According to some commentators, including the Kommersant daily, the jewel in the crown of that influence is that since NATO membership rules forbid the presence of non-alliance military bases on members’ territory, the agreement effectively puts a 30-year freeze on Ukraine’s aspirations to join the North Atlantic Alliance. NATO membership was a key policy of Yanukovich’s predecessor, former President Vitor Yushchenko, and the source of much of the ill feeling between his administration and Moscow.

The quid-pro-quo is a 30 percent discount on Russian gas deliveries, which, according to the deal, Ukraine will count as additional rent payments on the Sevastopol port. For Ukraine, that basically means a saving of $100 per 1,000 cubic meters of gas (for the record, the discount will be $100 per 1,000 cubic meters when prices are over $330, and 30 percent for lower prices. Current prices are around $334. The discount will apply to 30 billion cubic meters in 2010, and 40 billion from 2011 onwards).

At yesterday’s press conference Yanukovich said that Ukraine would receive from Russia “a real investment of resources, specifically gas,” amounting to “around $40 billion dollars” over the next ten years. “And this bears the hallmarks of an economic victory for Ukraine,” said Fesenko.

It’s so far difficult to tell whether an economic win for Ukraine means a loss for Russia. In a note released Thursday morning Alfa Bank briefly pointed out that the gas discount would come at the expense of the Russian government, rather than Gazprom, but a spokesman for the bank refused to comment further, saying that the company’s Kiev and Moscow analysts were still working out the long-term implications.

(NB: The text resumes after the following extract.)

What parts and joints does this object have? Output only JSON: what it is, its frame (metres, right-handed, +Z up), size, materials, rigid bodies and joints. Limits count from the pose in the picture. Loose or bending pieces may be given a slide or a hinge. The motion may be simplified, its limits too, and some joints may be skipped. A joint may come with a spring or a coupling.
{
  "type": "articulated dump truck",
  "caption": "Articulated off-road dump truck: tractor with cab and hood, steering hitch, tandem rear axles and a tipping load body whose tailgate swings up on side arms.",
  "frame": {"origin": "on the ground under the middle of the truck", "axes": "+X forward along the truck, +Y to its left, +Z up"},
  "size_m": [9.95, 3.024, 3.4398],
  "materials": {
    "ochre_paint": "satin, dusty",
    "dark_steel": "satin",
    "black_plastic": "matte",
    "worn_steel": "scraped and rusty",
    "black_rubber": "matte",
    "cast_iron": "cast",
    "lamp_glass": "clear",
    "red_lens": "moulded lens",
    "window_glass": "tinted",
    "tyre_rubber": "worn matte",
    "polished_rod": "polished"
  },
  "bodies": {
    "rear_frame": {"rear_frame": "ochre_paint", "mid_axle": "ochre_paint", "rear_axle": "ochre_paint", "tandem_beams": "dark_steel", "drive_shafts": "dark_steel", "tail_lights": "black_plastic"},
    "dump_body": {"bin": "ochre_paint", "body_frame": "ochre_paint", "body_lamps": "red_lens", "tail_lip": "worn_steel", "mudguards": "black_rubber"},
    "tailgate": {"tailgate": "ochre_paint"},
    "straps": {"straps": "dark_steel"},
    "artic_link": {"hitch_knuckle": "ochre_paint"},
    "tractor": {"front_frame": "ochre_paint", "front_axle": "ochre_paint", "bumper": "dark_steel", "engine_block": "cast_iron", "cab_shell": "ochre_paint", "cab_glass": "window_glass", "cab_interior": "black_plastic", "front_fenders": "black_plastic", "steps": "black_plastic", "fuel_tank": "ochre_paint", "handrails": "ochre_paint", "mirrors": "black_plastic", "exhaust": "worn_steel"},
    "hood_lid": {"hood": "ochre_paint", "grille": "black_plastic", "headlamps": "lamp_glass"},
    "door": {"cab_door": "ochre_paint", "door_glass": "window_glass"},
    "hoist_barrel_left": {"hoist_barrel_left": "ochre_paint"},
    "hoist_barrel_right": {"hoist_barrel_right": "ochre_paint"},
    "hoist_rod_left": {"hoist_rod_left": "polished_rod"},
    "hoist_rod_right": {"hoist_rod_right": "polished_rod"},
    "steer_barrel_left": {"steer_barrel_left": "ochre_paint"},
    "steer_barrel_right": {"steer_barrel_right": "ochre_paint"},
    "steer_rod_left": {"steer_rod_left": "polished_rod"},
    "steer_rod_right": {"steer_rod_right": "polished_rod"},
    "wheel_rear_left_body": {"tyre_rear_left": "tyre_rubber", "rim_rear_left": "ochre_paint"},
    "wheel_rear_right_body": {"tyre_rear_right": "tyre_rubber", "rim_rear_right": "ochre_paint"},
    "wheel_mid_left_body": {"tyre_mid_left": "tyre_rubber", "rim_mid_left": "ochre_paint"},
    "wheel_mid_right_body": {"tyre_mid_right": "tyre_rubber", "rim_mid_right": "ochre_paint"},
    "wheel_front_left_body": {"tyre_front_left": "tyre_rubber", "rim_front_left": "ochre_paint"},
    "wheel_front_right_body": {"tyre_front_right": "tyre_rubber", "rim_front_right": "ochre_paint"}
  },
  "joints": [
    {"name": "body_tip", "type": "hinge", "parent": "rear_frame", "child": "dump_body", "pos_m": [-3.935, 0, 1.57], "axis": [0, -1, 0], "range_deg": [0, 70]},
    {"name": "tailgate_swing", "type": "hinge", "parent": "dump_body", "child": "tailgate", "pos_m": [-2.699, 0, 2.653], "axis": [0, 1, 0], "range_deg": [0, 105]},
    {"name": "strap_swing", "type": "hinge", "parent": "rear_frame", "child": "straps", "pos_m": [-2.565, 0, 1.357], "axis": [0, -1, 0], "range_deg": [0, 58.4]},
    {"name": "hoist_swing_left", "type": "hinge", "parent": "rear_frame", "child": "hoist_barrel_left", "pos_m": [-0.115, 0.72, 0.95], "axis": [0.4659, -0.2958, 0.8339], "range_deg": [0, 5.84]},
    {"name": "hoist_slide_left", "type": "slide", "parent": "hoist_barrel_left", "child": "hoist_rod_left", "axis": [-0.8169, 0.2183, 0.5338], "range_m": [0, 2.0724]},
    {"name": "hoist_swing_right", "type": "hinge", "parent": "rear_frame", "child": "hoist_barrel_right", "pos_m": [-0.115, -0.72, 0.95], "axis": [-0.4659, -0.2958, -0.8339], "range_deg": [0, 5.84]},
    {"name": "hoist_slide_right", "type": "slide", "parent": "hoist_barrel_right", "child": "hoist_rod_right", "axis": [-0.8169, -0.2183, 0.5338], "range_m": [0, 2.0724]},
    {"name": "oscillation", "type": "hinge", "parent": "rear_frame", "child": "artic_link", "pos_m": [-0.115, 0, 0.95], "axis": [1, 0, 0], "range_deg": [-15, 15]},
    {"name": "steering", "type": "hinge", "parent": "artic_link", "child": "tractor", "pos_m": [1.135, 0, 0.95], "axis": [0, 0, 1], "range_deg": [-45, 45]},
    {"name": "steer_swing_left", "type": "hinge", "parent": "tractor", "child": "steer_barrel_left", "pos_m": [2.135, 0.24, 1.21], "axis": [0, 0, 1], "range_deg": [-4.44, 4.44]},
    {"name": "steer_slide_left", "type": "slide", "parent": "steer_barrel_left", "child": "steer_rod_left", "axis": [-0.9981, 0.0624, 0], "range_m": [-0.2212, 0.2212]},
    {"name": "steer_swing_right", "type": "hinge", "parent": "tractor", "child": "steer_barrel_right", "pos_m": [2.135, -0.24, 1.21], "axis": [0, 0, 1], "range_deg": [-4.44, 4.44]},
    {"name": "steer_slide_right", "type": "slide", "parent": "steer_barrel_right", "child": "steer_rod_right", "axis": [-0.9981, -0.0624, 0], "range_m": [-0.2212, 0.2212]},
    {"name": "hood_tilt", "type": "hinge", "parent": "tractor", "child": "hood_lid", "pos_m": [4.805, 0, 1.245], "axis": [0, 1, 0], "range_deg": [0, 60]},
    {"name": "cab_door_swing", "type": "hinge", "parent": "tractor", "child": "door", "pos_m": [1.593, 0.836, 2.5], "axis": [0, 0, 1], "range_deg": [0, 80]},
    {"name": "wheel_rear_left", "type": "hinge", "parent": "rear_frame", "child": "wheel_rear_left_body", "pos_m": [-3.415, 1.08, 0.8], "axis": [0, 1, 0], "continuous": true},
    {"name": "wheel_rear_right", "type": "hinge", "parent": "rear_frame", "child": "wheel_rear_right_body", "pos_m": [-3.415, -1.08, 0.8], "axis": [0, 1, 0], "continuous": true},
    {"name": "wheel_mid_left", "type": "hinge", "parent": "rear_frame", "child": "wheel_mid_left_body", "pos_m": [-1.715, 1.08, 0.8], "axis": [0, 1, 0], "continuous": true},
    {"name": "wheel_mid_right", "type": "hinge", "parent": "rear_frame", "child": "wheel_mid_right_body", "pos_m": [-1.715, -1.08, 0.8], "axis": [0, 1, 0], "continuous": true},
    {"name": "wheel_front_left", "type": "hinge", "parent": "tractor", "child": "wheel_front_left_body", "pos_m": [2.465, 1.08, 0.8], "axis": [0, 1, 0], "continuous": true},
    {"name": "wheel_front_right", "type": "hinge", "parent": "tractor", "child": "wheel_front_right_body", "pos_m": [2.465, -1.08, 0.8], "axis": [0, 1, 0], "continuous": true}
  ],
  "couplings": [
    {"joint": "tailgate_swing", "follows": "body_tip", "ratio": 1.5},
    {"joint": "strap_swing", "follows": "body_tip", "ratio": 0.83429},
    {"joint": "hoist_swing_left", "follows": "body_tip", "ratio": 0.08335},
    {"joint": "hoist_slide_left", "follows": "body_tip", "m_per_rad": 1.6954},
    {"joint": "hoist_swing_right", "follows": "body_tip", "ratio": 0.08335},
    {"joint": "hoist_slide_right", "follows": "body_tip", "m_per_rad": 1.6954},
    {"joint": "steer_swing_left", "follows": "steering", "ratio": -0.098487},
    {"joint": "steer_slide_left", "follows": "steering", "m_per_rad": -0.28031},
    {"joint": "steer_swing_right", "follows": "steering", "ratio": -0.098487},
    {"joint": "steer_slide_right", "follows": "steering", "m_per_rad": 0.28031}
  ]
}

Sergei Markov, a political scientist and State Duma Deputy for the United Russia faction, insisted the $40 billion cited by Yanukovich in yesterday’s press conference was an investment on which Russia expects a return. “Russia is likely to get a lot of profit from joint Russian-Ukrainian economic projects,” he said. “It’s a popular but crude mistake to suppose that Russia is paying for the Black Sea Fleet with gas.” (Markov also contests the widely held assumption that the deal will preclude NATO membership, pointing out that when the George W. Bush administration was cheerleading Yushchenko’s membership bid, U.S. officials had said the Russian base ought not to be a barrier).

According to Markov, the deal around the Black Sea Fleet is actually much simpler. “Russia saves hundreds of millions of dollars that it would otherwise have to spend building new naval bases in Novorossiysk and elsewhere,” he said. “The deal is, Ukraine lets us stay in Sevastopol, and we share the savings.”

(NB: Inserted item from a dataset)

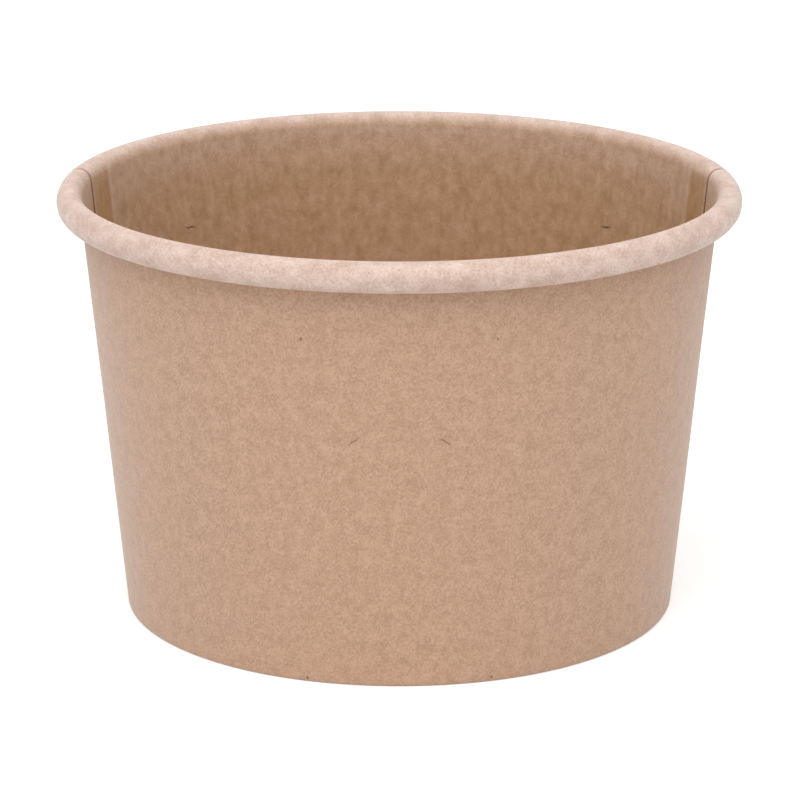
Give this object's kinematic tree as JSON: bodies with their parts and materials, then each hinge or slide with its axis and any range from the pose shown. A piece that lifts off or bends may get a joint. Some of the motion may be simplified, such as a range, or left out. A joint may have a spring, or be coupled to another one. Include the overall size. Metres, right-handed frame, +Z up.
{
  "type": "paper soup cup",
  "caption": "Squat tapered paper soup cup, open at the top, with a rolled rim for a lid, lapped side seams and a recessed base held by the foot's hem.",
  "frame": {"origin": "centre of the ring on which the cup stands, on the table", "axes": "+Z up along the cup's axis; -Y to the front, so the two lapped seams lie a little behind the left and right sides"},
  "size_m": [0.1144, 0.1144, 0.0727],
  "materials": {
    "wall_board": "matt unbleached kraft board with fine fibres and darker specks, paler where it is stretched over the rim",
    "base_board": "matt unbleached kraft board with fine fibres"
  },
  "bodies": {
    "root": {"wall_front": "wall_board", "wall_back": "wall_board", "base": "base_board"}
  },
  "joints": []
}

Not everyone is so convinced by either the supposed Chinese wall between the two agreements, or the benefits of the deal. Russian opposition leader and one-time advisor to former Ukrainian president Yushchenko Boris Nemtsov told the Kommersant daily that “we could have demanded more for that money,” and warned darkly of the “Lukashenko factor,” – a reference to Belarusian President Alexander Lukashenko, who has gained a reputation for taking Russian aid without reciprocation. (Others have also raised the Lukashenko parallel, but not always negatively. Victor Ozerov, the chairman of the Federation Council’s defense committee, told Kommersant that though the price was high, it was no less than Russia grants Belarus, “and Lukashenko threatens worse relations.” And Markov even suggested that improved relations with Kiev might strengthen Moscow’s hand in its troubled relations with Minsk).

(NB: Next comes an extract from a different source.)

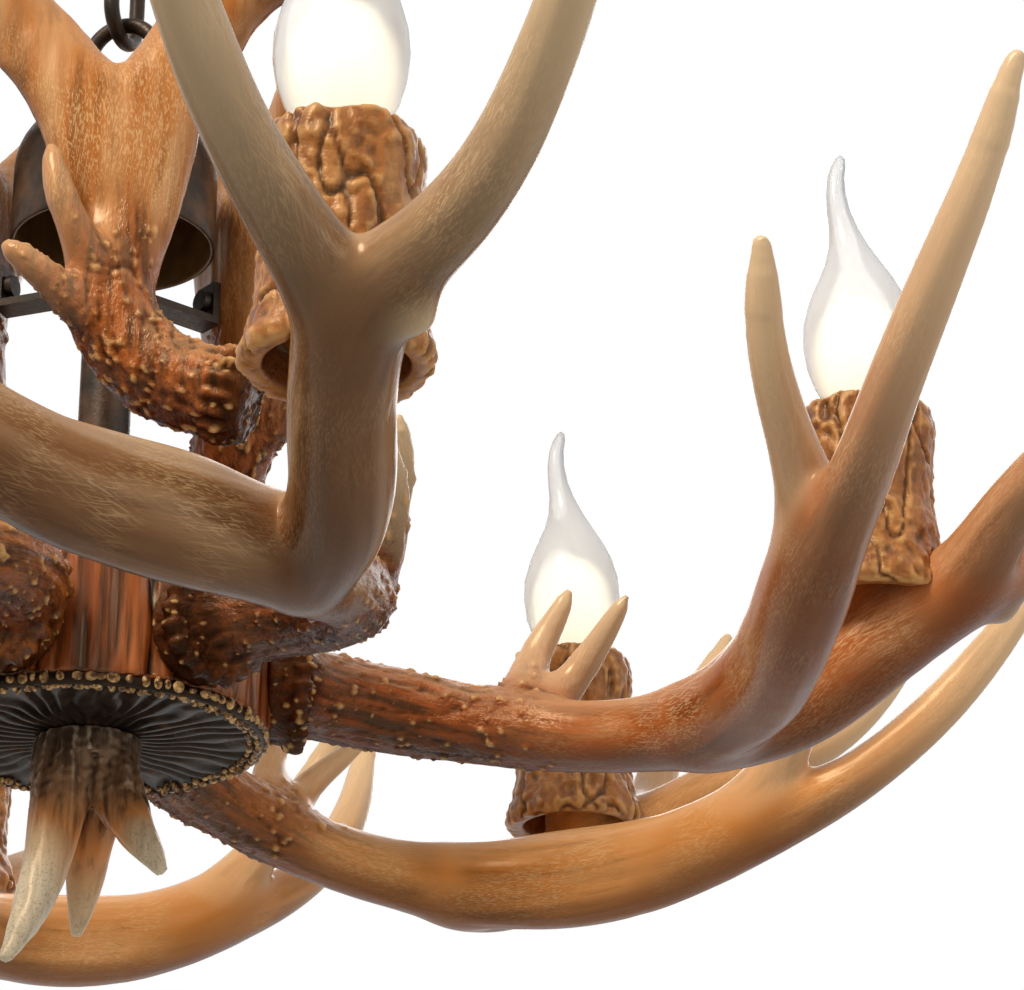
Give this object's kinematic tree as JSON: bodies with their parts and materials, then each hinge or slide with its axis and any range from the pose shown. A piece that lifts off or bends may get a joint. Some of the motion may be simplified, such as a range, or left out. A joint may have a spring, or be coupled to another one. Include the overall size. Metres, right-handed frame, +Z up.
{
  "type": "antler chandelier",
  "caption": "Hanging ceiling light: branching antler arms curve out from a round hub, each with a candle lamp in a bark cup, under a short chain and ceiling canopy.",
  "frame": {"origin": "centre of the ceiling mount, on the ceiling plane", "axes": "+Z up towards the ceiling; -Y faces the viewer; the arms turn about Z"},
  "size_m": [0.6933, 0.6952, 0.5301],
  "materials": {
    "antler_resin": "cast resin, stained golden to red brown, satin varnish",
    "finial_resin": "cast resin, grooved crown stained dark, pale tips",
    "bark_resin": "cast resin, bark texture picked out in gold",
    "trunk_resin": "cast resin with wood grain, varnished",
    "hub_dark": "near-black stain with gold-brushed beads",
    "bronze_paint": "rubbed dark bronze paint on steel",
    "zinc_steel": "zinc plated",
    "insulator": "moulded heat-proof plastic",
    "lamp_cap_metal": "rolled brass",
    "lamp_glass": "clear glass, lightly frosted inside"
  },
  "bodies": {
    "ceiling_fitting": {"canopy": "bronze_paint", "canopy_bracket": "zinc_steel", "canopy_nipple": "zinc_steel", "canopy_nuts": "zinc_steel", "terminal_block": "insulator", "canopy_loop": "bronze_paint"},
    "link_1": {"chain_link_1": "bronze_paint"},
    "link_2": {"chain_link_2": "bronze_paint"},
    "link_3": {"chain_link_3": "bronze_paint"},
    "link_4": {"chain_link_4": "bronze_paint"},
    "link_5": {"chain_link_5": "bronze_paint"},
    "fixture": {"fixture_loop": "bronze_paint", "bell_cap": "bronze_paint", "bell_nut": "zinc_steel", "stem_nipple": "zinc_steel", "stem_pipe": "bronze_paint", "stem_nuts": "zinc_steel", "hub_trunk": "trunk_resin", "hub_base_disc": "hub_dark", "hub_rim": "hub_dark", "arm_studs": "zinc_steel", "arm_nuts": "zinc_steel", "arm_antler_1": "antler_resin", "candle_cup_1": "bark_resin", "lampholder_1": "insulator", "arm_antler_2": "antler_resin", "candle_cup_2": "bark_resin", "lampholder_2": "insulator", "arm_antler_3": "antler_resin", "candle_cup_3": "bark_resin", "lampholder_3": "insulator", "arm_antler_4": "antler_resin", "candle_cup_4": "bark_resin", "lampholder_4": "insulator", "arm_antler_5": "antler_resin", "candle_cup_5": "bark_resin", "lampholder_5": "insulator", "arm_antler_6": "antler_resin", "candle_cup_6": "bark_resin", "lampholder_6": "insulator", "cup_screws": "zinc_steel", "upper_bracket": "zinc_steel", "upper_screws": "zinc_steel", "upper_antler_1": "antler_resin", "upper_antler_2": "antler_resin", "upper_antler_3": "antler_resin", "finial": "finial_resin", "finial_stud": "zinc_steel"},
    "lamp_1": {"lamp_cap_1": "lamp_cap_metal", "lamp_glass_1": "lamp_glass"},
    "lamp_2": {"lamp_cap_2": "lamp_cap_metal", "lamp_glass_2": "lamp_glass"},
    "lamp_3": {"lamp_cap_3": "lamp_cap_metal", "lamp_glass_3": "lamp_glass"},
    "lamp_4": {"lamp_cap_4": "lamp_cap_metal", "lamp_glass_4": "lamp_glass"},
    "lamp_5": {"lamp_cap_5": "lamp_cap_metal", "lamp_glass_5": "lamp_glass"},
    "lamp_6": {"lamp_cap_6": "lamp_cap_metal", "lamp_glass_6": "lamp_glass"}
  },
  "joints": [
    {"name": "link_1_swing", "type": "hinge", "parent": "ceiling_fitting", "child": "link_1", "pos_m": [0, 0, -0.0585], "axis": [0.9063, -0.4226, 0], "range_deg": [-11, 11]},
    {"name": "link_2_swing", "type": "hinge", "parent": "link_1", "child": "link_2", "pos_m": [0, 0, -0.0902], "axis": [0.4226, 0.9063, 0], "range_deg": [-11, 11]},
    {"name": "link_3_swing", "type": "hinge", "parent": "link_2", "child": "link_3", "pos_m": [0, 0, -0.1219], "axis": [0.9063, -0.4226, 0], "range_deg": [-11, 11]},
    {"name": "link_4_swing", "type": "hinge", "parent": "link_3", "child": "link_4", "pos_m": [0, 0, -0.1536], "axis": [0.4226, 0.9063, 0], "range_deg": [-11, 11]},
    {"name": "link_5_swing", "type": "hinge", "parent": "link_4", "child": "link_5", "pos_m": [0, 0, -0.1853], "axis": [0.9063, -0.4226, 0], "range_deg": [-11, 11]},
    {"name": "fixture_swing", "type": "hinge", "parent": "link_5", "child": "fixture", "pos_m": [0, 0, -0.217], "axis": [0.4226, 0.9063, 0], "range_deg": [-11, 11]},
    {"name": "lamp_1_unscrew", "type": "hinge", "parent": "fixture", "child": "lamp_1", "pos_m": [0.22734, -0.0435, -0.38052], "axis": [0, 0, 1], "range_deg": [0, 720]},
    {"name": "lamp_2_unscrew", "type": "hinge", "parent": "fixture", "child": "lamp_2", "pos_m": [0.16569, 0.15898, -0.38709], "axis": [0, 0, 1], "range_deg": [0, 720]},
    {"name": "lamp_3_unscrew", "type": "hinge", "parent": "fixture", "child": "lamp_3", "pos_m": [-0.05067, 0.22364, -0.39935], "axis": [0, 0, 1], "range_deg": [0, 720]},
    {"name": "lamp_4_unscrew", "type": "hinge", "parent": "fixture", "child": "lamp_4", "pos_m": [-0.22501, 0.05224, -0.3862], "axis": [0, 0, 1], "range_deg": [0, 720]},
    {"name": "lamp_5_unscrew", "type": "hinge", "parent": "fixture", "child": "lamp_5", "pos_m": [-0.16183, -0.16396, -0.38735], "axis": [0, 0, 1], "range_deg": [0, 720]},
    {"name": "lamp_6_unscrew", "type": "hinge", "parent": "fixture", "child": "lamp_6", "pos_m": [0.05816, -0.22278, -0.3959], "axis": [0, 0, 1], "range_deg": [0, 720]}
  ]
}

Meanwhile, in Ukraine, the deal is proving even more divisive. The presence of the Black Sea Fleet in Sevastopol is a subject that polarizes Ukrainian society, and it has unified the fractious opposition for the first time since the presidential elections, said Fesenko. “Two days ago Yushchenko, [former Prime Minister Yulia] Tymoshenko, [Arseniy] Yatsenyuk, [Vyacheslav] Kiriyenko, were all criticizing each other. Now they’re united in criticizing the agreement about the Black Sea Fleet,” he said. On Thursday afternoon it was reported that the Ukrainian Constitutional Court had approved the deal, but that doesn’t mean it will pass into law. “In the coming days we may see a parliamentary crisis as the opposition attempts to block ratification of the deal,” said Fesenko.